The documentation show that the MP3 attribute is only available in version v1beta1 (https://cloud.google.com/text-to-speech/docs/reference/rpc/google.cloud.texttospeech.v1beta1#google.cloud.texttospeech.v1beta1.AudioEncoding), and I ran the pip upgrade.
Is there something else I need to do to install v1beta1?
Note that the second link you shared, regarding v1beta1, is for the Text-to-Speech API which is the other way around of the examples you are following (Speech-to-Text API).

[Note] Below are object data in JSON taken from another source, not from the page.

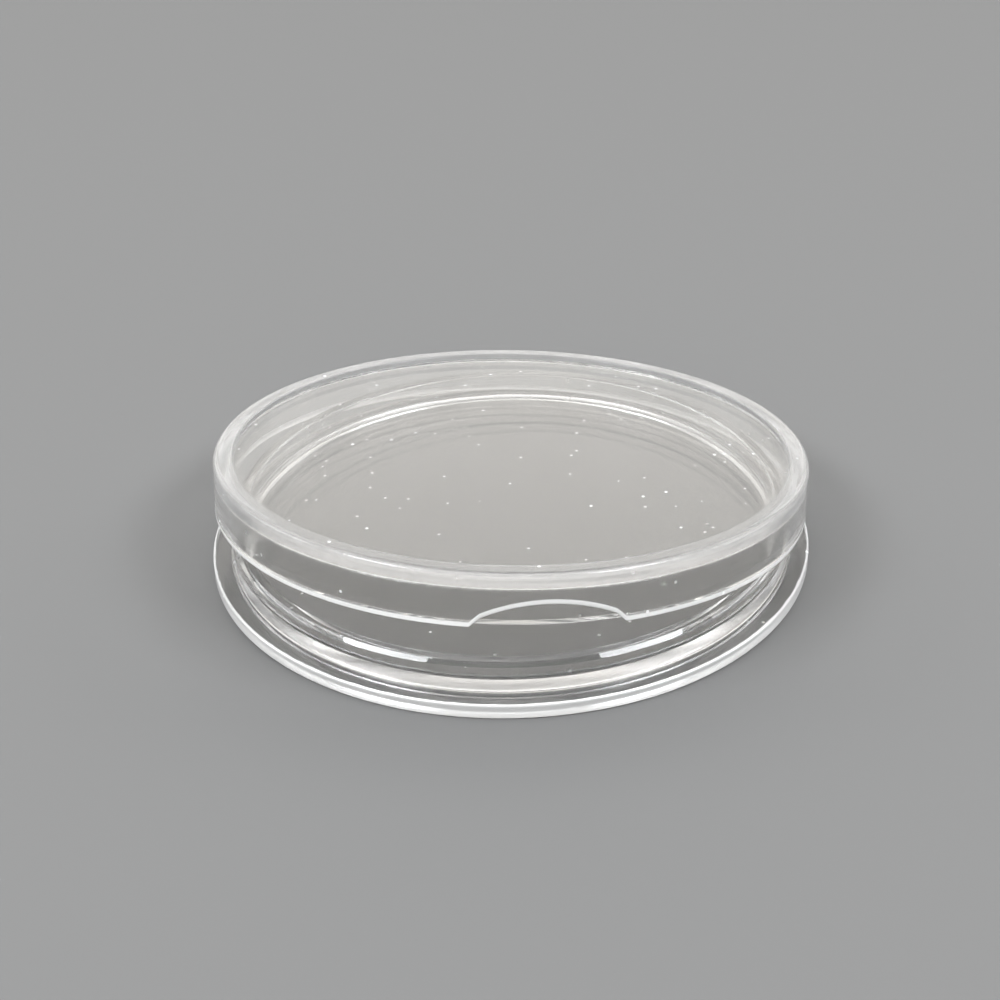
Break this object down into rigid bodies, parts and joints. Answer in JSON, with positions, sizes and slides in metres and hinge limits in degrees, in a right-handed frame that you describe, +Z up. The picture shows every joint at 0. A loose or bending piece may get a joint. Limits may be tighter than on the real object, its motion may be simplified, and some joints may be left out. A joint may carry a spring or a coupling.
{
  "type": "coin capsule",
  "caption": "Round clear plastic coin capsule: a flanged base with a collar that seats a coin, and a skirted lid with a thumb notch, shown ajar.",
  "frame": {"origin": "centre of the plane that the base stands on", "axes": "+Z up along the base's axis, out of the coin seat; -Y the front, where the lid stands highest; the lid turns about an axis along X at the back of the seam"},
  "size_m": [0.046, 0.0461, 0.011],
  "materials": {
    "base_plastic": "clear moulded polystyrene, polished",
    "lid_plastic": "clear moulded polystyrene, polished"
  },
  "bodies": {
    "base": {"base": "base_plastic"},
    "lid": {"lid": "lid_plastic"}
  },
  "joints": [
    {"name": "lid_tilt", "type": "hinge", "parent": "base", "child": "lid", "pos_m": [0, 0.0226, 0.00118], "axis": [-1, 0, 0], "range_deg": [-7.4, 82]}
  ]
}
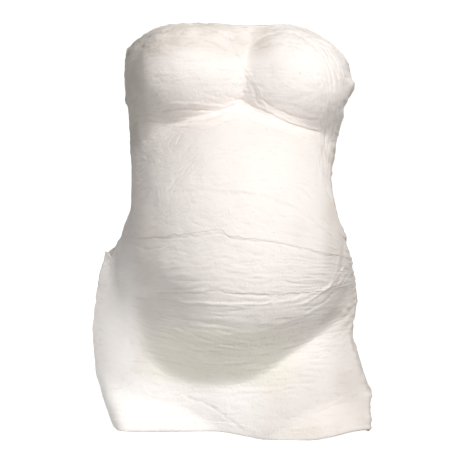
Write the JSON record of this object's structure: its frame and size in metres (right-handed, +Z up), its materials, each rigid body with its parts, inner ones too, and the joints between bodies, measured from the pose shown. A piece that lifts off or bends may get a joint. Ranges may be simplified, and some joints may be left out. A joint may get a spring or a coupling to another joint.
{
  "type": "plaster mold",
  "caption": "Open-backed shell of hardened plaster-gauze strips molded on the front of a pregnant trunk, from bust to thighs.",
  "frame": {"origin": "centre of the bounding box, on the ground under the lower rim", "axes": "+X to the right seen from the front, -Y towards the front of the belly, +Z up"},
  "size_m": [0.4106, 0.2363, 0.5734],
  "materials": {
    "face": "matt, smoothed plaster over gauze",
    "lining": "matt plaster with the gauze weave showing",
    "edge": "matt, rough plaster gauze"
  },
  "bodies": {
    "root": {"edge_foot_left": "edge", "edge_foot_mid": "edge", "edge_foot_right": "edge", "edge_left_high": "edge", "edge_left_low": "edge", "edge_left_mid": "edge", "edge_right_high": "edge", "edge_right_low": "edge", "edge_right_mid": "edge", "edge_top_left": "edge", "edge_top_mid": "edge", "edge_top_right": "edge", "face_belly_high": "face", "face_belly_low": "face", "face_belly_mid": "face", "face_bust_left": "face", "face_bust_right": "face", "face_chest_left": "face", "face_chest_mid": "face", "face_chest_right": "face", "face_groin": "face", "face_hip": "face", "face_lower_belly": "face", "face_midriff": "face", "face_mons": "face", "face_thigh_left": "face", "face_thigh_right": "face", "face_under_belly": "face", "face_waist": "face", "lining_1": "lining", "lining_2": "lining", "lining_3": "lining", "lining_4": "lining", "lining_5": "lining", "lining_6": "lining", "lining_7": "lining", "lining_8": "lining"}
  },
  "joints": []
}
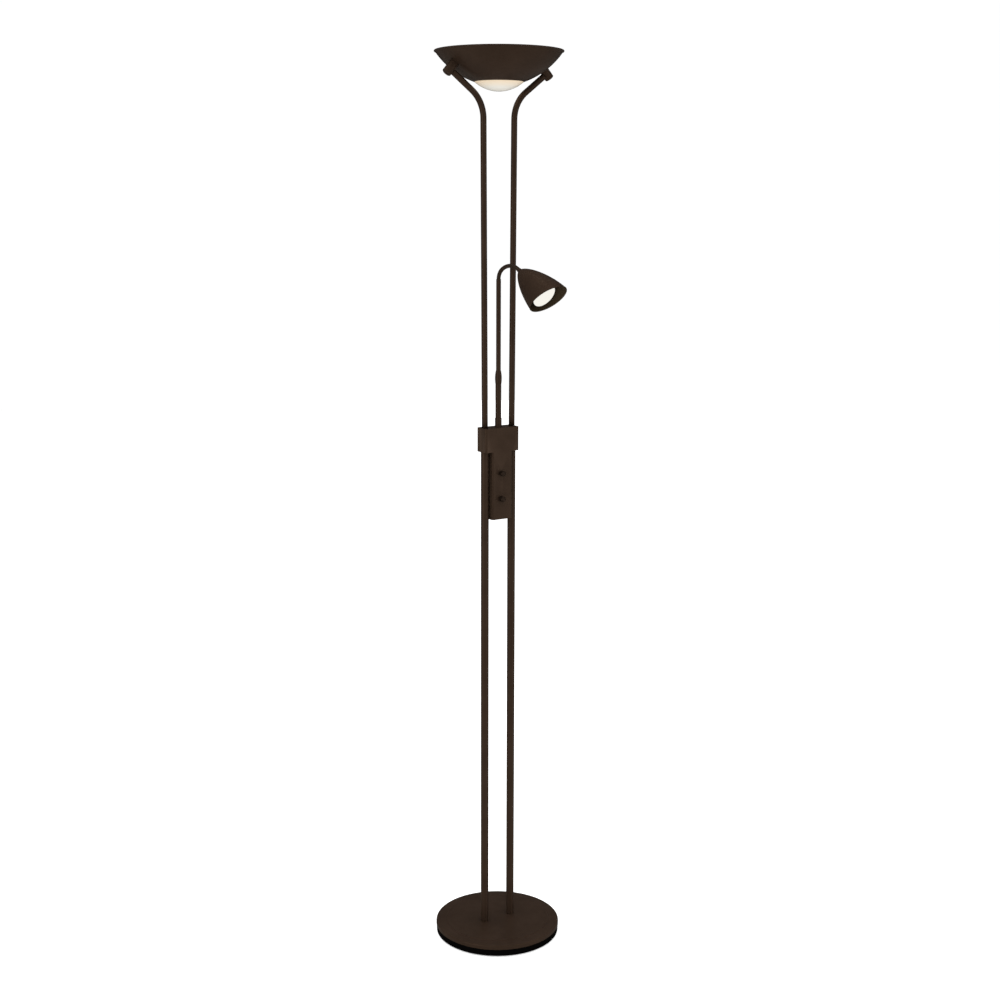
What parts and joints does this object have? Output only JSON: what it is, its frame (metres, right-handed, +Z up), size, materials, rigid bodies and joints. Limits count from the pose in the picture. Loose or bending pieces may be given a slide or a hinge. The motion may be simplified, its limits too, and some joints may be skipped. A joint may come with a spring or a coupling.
{
  "type": "torchiere floor lamp",
  "caption": "Floor lamp with an upward bowl on twin poles, a glowing glass dish in the bowl, a control housing with dimmer knobs and a flexible reading spot.",
  "frame": {"origin": "centre of the foot, on the floor", "axes": "+Z up along the poles; +X along the line between the poles; -Y is the front, where the knobs are"},
  "size_m": [0.258, 0.2931, 1.8],
  "materials": {
    "bronze_paint": "satin dark bronze paint, fine grain",
    "bronze_knob": "satin dark bronze paint",
    "black_plastic": "matt black",
    "white_plastic": "matt white",
    "cast_weight": "rough cast",
    "felt": "black felt",
    "zinc_steel": "zinc-plated",
    "hose_steel": "satin dark bronze, wound strip",
    "brass": "turned",
    "ceramic": "glazed ceramic",
    "frosted_glass": "frosted, lit from behind",
    "lamp_glass": "frosted front, lit",
    "quartz_glass": "clear quartz"
  },
  "bodies": {
    "stand": {"base_cover": "bronze_paint", "base_weight": "cast_weight", "base_tray": "black_plastic", "base_pads": "felt", "tray_screws": "zinc_steel", "cord_gland": "black_plastic", "gland_nut": "black_plastic", "pole_studs": "zinc_steel", "pole_washers": "zinc_steel", "pole_nuts": "zinc_steel", "lower_pole_left": "bronze_paint", "lower_pole_right": "bronze_paint", "pole_bushes": "brass", "upper_pole_left": "bronze_paint", "upper_pole_right": "bronze_paint", "control_front_cover": "bronze_paint", "control_rear_cover": "bronze_paint", "cover_screws": "zinc_steel", "control_plate": "zinc_steel", "plate_screws": "zinc_steel", "dimmer_upper": "black_plastic", "dimmer_lower": "black_plastic", "dimmer_nuts": "zinc_steel", "terminal_block": "white_plastic", "arm_ferrule": "bronze_paint", "arm_post": "bronze_paint", "arm_nut": "zinc_steel", "swivel_coupling": "bronze_paint", "swivel_washer": "black_plastic", "collar_left": "bronze_paint", "collar_right": "bronze_paint", "bowl": "bronze_paint", "bowl_screws": "zinc_steel", "glass_dish": "frosted_glass", "glass_clips": "zinc_steel", "lamp_bracket": "zinc_steel", "lampholder_left": "ceramic", "lampholder_right": "ceramic", "holder_screws": "zinc_steel", "tube_lamp": "quartz_glass"},
    "knob_upper": {"knob_upper": "bronze_knob", "shaft_upper": "brass"},
    "knob_lower": {"knob_lower": "bronze_knob", "shaft_lower": "brass"},
    "reading_arm": {"arm_tube": "bronze_paint", "hose_ferrule": "bronze_paint", "hose_link_lower": "hose_steel"},
    "hose_middle": {"hose_link_middle": "hose_steel"},
    "spot_head": {"hose_link_upper": "hose_steel", "shade_socket": "bronze_paint", "shade_nut": "zinc_steel", "spot_shade": "bronze_paint", "spot_lampholder": "ceramic", "spot_lamp": "lamp_glass"}
  },
  "joints": [
    {"name": "knob_upper_turn", "type": "hinge", "parent": "stand", "child": "knob_upper", "pos_m": [-0.004, -0.016, 0.985], "axis": [0, 1, 0], "range_deg": [0, 270]},
    {"name": "knob_lower_turn", "type": "hinge", "parent": "stand", "child": "knob_lower", "pos_m": [-0.004, -0.016, 0.933], "axis": [0, 1, 0], "range_deg": [0, 270]},
    {"name": "arm_swivel", "type": "hinge", "parent": "stand", "child": "reading_arm", "pos_m": [0, 0, 1.175], "axis": [0, 0, 1], "range_deg": [-57, 33]},
    {"name": "hose_bend_1", "type": "hinge", "parent": "reading_arm", "child": "hose_middle", "pos_m": [0.00213, -0.01001, 1.38766], "axis": [0.9781, 0.2079, 0], "range_deg": [-28, 10]},
    {"name": "hose_bend_2", "type": "hinge", "parent": "hose_middle", "child": "spot_head", "pos_m": [0.00674, -0.03173, 1.39471], "axis": [0.9781, 0.2079, 0], "range_deg": [-28, 10]}
  ],
  "couplings": [
    {"joint": "hose_bend_2", "follows": "hose_bend_1", "ratio": 1}
  ]
}
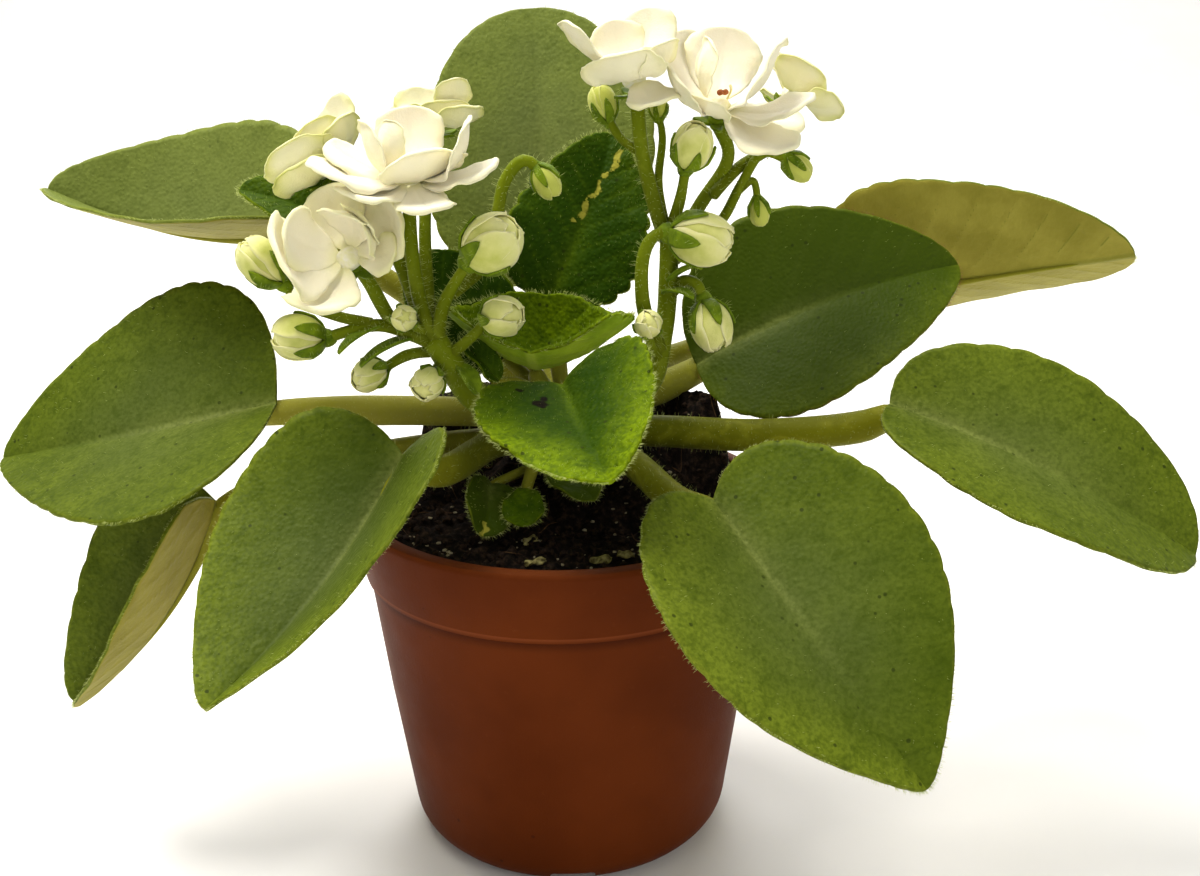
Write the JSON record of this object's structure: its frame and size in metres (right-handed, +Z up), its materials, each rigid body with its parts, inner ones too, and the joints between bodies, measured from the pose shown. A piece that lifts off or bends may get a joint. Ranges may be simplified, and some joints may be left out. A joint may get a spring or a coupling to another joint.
{
  "type": "potted african violet",
  "caption": "Flowering African violet rosette with heart-shaped scalloped leaves, branching flower stalks, semi-double white blooms and buds, in a small moulded nursery pot.",
  "frame": {"origin": "on the axis of the pot, level with the foot that it stands on", "axes": "+Z up along the axis of the pot, -Y the front of the plant, X across its widest spread of leaves"},
  "size_m": [0.2514, 0.1435, 0.1756],
  "materials": {
    "pot": "moulded polypropylene, terracotta brown, satin, faint scuffs",
    "soil": "damp black peat compost with pale specks",
    "leaf": "quilted hairy leaf, dark green above, yellow-green below, pale toothed margin",
    "young_leaf": "young hairy leaf, bright green with a paler margin",
    "stem": "fleshy yellow-green stalk covered in fine white hairs",
    "petal": "soft white petal with a yellow-green flush on its back and edge",
    "bud": "closed pale yellow-green petals",
    "anther": "orange-brown pollen sacs"
  },
  "bodies": {
    "root": {"pot": "pot", "soil": "soil", "crown": "stem", "leaf_rear_left": "leaf", "leaf_rear": "leaf", "leaf_rear_right": "leaf", "leaf_mid_right": "leaf", "leaf_right": "leaf", "leaf_front_right": "leaf", "leaf_front_left": "leaf", "leaf_left": "leaf", "leaf_low_left": "leaf", "leaf_small_left": "young_leaf", "leaf_upright": "young_leaf", "leaf_cup": "young_leaf", "leaf_folded": "young_leaf", "leaf_inner_left": "young_leaf", "leaf_heart": "young_leaf", "shoot_left": "young_leaf", "shoot_middle": "young_leaf", "shoot_right": "young_leaf", "flower_stalk_left": "stem", "flower_stalk_right": "stem", "bloom_left_1": "petal", "bloom_left_2": "petal", "bloom_left_3": "petal", "bloom_left_4": "petal", "bloom_right_1": "petal", "bloom_right_2": "petal", "bloom_right_3": "petal", "anthers_left_1": "anther", "anthers_right_1": "anther", "anthers_right_2": "anther", "bud_left_1": "bud", "bud_left_2": "bud", "bud_left_3": "bud", "bud_left_4": "bud", "bud_left_5": "bud", "bud_left_6": "bud", "bud_left_7": "bud", "bud_right_1": "bud", "bud_right_2": "bud", "bud_right_3": "bud", "bud_right_4": "bud"}
  },
  "joints": []
}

In that case, to use RecognitionConfig.AudioEncoding.MP3, you'll need to use the v1p1beta1 version instead. No changes are needed to the pip command (pip install --upgrade google-cloud-speech) but you need to import the right version (speech_v1p1beta1) in your Python code:
# [START speech_transcribe_streaming]
def transcribe_streaming(stream_file):
"""Streams transcription of the given audio file."""
import io
from google.cloud import speech_v1p1beta1
from google.cloud.speech_v1p1beta1 import enums
from google.cloud.speech_v1p1beta1 import types
client = speech_v1p1beta1.SpeechClient()
And now you can use the MP3 encoding:
config = types.RecognitionConfig(
encoding=enums.RecognitionConfig.AudioEncoding.MP3,
sample_rate_hertz=16000,
language_code='en-US')
streaming_config = types.StreamingRecognitionConfig(config=config)
Full code here but it's just the base example with the previous changes.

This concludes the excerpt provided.